Saturday, May 8, 2021

Who caused the surge in property prices…banks or valuers?

The local property market was recently gripped with alarm as pundits sounded warning bells and warned of a looming property market crash. There were indications that the long running surge in property prices was edging towards a sharp nose dive. The market appeared to portray two factors; the lingering possibility of a crash and the reality of soaring property prices. While property experts attempted to explain the out-of-the-ordinary property prices, their analysis was met with half heated and doubting responses from industry players. To date, many questions remain unanswered.

In a seminar held on Wednesday, Sethebe Manake, Founder and Chief Executive Officer (CEO) of Vantage Properties gave expert insight on the goings-on in the local property market. Among other things, she tackled the grounds for the rapid increase in property prices and dismissed the notion that estate agents and valuers were the instigators of escalating property prices.

“No agent buys a house. You as the buyer makes the final decision as to what property you are going to buy and at what price. In the case of valuers, we all know that valuation comes after the price has already been agreed on. Therefore it obtains that these two entities do not influence the accepted price,” she said.

Manake added that buyers over committed themselves by taking advantage of the loan facilities offered by financial institutions, which spurred activity in the property market.

“For the past six years people’s incomes have not been increasing while debt was rising. If anything the increase was very minimal. Also, let’s not forget that debt is based on income. So, if income was not changing, the only factor that was changing was the instruments that banks were using,” said Manake.

She gave the example of debt consolidation, an instrument through which banks combine several debts into a single new loan. She explained that because of limited understanding of the instruments offered by banks, many customers believed that debt consolidation granted them affordability to borrow more.

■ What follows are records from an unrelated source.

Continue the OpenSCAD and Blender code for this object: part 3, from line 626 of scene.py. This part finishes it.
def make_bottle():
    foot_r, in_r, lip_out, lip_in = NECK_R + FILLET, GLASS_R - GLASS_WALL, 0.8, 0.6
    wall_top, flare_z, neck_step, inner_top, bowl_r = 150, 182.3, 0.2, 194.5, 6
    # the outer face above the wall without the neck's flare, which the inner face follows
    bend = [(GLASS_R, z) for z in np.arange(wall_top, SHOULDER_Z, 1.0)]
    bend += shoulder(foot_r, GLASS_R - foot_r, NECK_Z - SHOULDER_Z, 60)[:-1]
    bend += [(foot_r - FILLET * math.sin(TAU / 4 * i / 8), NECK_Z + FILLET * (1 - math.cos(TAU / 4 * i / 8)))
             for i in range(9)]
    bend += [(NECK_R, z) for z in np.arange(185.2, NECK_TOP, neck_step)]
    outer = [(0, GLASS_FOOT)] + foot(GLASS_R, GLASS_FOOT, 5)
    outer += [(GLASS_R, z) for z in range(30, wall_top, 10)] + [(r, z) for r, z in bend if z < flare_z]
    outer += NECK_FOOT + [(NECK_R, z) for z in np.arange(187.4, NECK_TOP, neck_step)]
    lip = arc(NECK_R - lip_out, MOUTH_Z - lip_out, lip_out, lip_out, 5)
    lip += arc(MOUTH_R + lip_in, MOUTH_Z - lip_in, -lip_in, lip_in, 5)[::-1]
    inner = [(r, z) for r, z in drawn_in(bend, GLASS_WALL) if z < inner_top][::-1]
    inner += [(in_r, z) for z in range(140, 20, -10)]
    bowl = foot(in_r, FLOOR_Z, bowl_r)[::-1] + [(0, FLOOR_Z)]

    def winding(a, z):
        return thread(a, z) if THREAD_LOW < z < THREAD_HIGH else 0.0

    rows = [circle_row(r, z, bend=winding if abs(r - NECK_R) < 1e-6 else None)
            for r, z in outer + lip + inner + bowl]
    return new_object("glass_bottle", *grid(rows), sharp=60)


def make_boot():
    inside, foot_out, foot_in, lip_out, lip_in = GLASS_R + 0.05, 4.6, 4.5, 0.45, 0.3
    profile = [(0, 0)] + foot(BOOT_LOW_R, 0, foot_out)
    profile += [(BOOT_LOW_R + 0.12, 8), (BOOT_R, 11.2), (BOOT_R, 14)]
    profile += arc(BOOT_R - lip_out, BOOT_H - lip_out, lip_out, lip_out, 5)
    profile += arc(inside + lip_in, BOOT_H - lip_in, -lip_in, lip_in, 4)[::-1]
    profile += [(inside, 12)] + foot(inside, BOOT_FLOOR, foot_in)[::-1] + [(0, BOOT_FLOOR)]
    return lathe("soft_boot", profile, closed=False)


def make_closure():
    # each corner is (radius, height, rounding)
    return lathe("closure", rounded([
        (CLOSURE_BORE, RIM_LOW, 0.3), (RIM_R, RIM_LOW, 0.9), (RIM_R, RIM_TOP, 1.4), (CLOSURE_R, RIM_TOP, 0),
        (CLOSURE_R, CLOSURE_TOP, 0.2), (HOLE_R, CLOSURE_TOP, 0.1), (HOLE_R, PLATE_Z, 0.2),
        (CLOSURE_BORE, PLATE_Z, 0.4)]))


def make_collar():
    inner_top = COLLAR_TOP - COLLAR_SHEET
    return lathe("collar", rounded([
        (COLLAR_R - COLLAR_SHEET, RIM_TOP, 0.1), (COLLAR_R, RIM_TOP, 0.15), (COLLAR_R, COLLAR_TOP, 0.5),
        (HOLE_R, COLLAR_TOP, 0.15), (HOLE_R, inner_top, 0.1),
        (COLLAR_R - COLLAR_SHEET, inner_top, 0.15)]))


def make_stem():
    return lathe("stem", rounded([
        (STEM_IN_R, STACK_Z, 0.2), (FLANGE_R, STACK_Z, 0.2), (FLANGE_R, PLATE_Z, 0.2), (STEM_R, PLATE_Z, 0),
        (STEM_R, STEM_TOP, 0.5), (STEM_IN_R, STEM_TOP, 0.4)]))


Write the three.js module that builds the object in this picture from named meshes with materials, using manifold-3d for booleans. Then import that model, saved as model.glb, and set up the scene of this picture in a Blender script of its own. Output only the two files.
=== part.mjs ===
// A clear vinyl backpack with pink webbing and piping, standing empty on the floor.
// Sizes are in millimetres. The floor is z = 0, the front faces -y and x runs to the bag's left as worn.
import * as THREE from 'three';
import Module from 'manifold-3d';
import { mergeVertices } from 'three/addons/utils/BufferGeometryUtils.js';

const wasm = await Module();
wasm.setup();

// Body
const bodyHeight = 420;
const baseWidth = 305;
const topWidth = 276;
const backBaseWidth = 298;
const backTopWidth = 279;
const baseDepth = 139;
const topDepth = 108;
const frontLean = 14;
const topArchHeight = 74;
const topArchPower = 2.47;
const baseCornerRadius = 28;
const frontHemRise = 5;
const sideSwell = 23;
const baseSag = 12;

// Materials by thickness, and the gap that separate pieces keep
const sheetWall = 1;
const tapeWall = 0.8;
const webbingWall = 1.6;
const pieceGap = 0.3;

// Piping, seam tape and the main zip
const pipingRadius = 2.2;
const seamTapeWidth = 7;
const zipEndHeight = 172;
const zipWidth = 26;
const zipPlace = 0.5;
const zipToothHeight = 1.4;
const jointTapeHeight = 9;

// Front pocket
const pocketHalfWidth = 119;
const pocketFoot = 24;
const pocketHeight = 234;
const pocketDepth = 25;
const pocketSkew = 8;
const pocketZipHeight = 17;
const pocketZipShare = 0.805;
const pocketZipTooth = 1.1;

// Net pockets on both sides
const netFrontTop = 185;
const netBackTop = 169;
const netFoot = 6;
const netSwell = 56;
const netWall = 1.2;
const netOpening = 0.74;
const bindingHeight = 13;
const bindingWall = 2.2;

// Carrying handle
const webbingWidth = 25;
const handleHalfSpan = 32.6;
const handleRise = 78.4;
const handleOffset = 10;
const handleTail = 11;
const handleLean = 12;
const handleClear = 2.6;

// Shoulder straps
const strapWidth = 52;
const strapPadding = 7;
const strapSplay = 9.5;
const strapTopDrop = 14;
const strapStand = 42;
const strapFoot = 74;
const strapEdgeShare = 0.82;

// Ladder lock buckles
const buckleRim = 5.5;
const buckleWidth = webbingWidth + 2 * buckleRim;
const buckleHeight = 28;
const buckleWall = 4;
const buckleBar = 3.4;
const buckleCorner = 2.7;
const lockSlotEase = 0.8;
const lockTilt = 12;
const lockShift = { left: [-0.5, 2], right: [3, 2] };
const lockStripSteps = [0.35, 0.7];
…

“Debt consolidation is intended to give consumers temporary relief from excessive debt burden. Ideally, customers who take advantage of debt consolidation should not be allowed to take on any more debt, but that is not the case in Botswana,” she said.

The 2013 financial report of Bank of Botswana (BoB) shows a salient trend to property loan financing. BoB statistics indicated relatively large loan limits for unsecured credit of up to P250 000, which suggests that personal loans are used to finance various commodities such as cars, property and business ventures.

“For property, it is appreciated that a sense of full ownership can be included in the non-pecuniary (monetary) benefits that may also be set against the cost of borrowing, including for unsecured loans,” stated the report.

The report’s survey data on declared use of unsecured lending indicated that 48 percent of unsecured credit lent by banks is directed towards building and renovations, with motor vehicle, household goods and furniture taking up 11 percent each. It also made reference to the fact that mortgage financing takes into account the legal title to land/property. However, the land tenure system in Botswana delays in processing and granting title deed applications, which contributes to the relatively low share of mortgage lending to total household lending. To support this, the 2015 Monetary Policy Statement reveals that mortgage lending declined from 40.1 percent to 18.4 percent between 2013 and 2014. Discussing the current state of the property market, Manake said the reality is that the local market is in a slump.
“But don’t panic, it is a cycle, it will change,” she said.

A slump in property is indicative of a phase in which property prices stop growing, as well as increased numbers of forced sales and vacancies. In the end, all agreed that the structure of financing offered by local banks may have activated growth in property market prices. This is despite the fact that Botswana has low rates of home ownership, which is the irony of the property market in Botswana. Manake is convinced that a mindset change to property is necessary in Botswana. To that end, Vantage Properties has launched a new service package that offers advice on strategic and proactive management of property investment.